There was one notable PvP proponent who insisted that high-waking out of combat was an exploit....

And they were just as wrong as anyone thinks menu logging out of combat, or to unstick their CMDR's ship from the toaster rack, isn't.

This is less a matter of opinion than it is the inevitable product of deductive reasoning based on the evidence at hand.

Either menu logging is intended as a means to bypass in-game consequence, in which case there would be no timer to delay it--or it's not, in which case using it for such purpose is unintended and undesirable, and thus an exploit.

It being an exploit is in no way incompatible with Frontier's statements on the matter either. There needs to be a way to cleanly leave the game, regardless of circumstances, but they do not have a network model capable of enforcing the consequences they'd like, so they had to compromise. They are never going to bar people from using the menu log off and they are never going to publicly admit that certain mechanisms of their product are completely broken.
 

Robert Maynard

Volunteer Moderator
Haha, yeah, but those are smart bullets - which the person firing them has set to explode before hitting an ally - it's not a magic flag
True - but the functionality exists - and could, if Frontier wanted, be expanded to all Pilots' Federation members, not just Wing members.
 
True - but the functionality exists - and could, if Frontier wanted, be expanded to all Pilots' Federation members, not just Wing members.
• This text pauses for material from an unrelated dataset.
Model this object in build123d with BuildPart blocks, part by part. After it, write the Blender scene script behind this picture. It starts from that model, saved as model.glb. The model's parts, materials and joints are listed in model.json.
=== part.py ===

Sure, technically, it would make me sad though (There'd also need to be something to explain ramming but this risks an entirely different conversation - I was mostly just voicing my opinion that PVP flags, in my opinion, diminish the game)
 

Robert Maynard

Volunteer Moderator
Sure, technically, it would make me sad though (There'd also need to be something to explain ramming but this risks an entirely different conversation - I was mostly just voicing my opinion that PVP flags, in my opinion, diminish the game)
I'd agree - which is why I'd prefer a fully-fledged Open-PvE game mode to be added rather than PvP flags.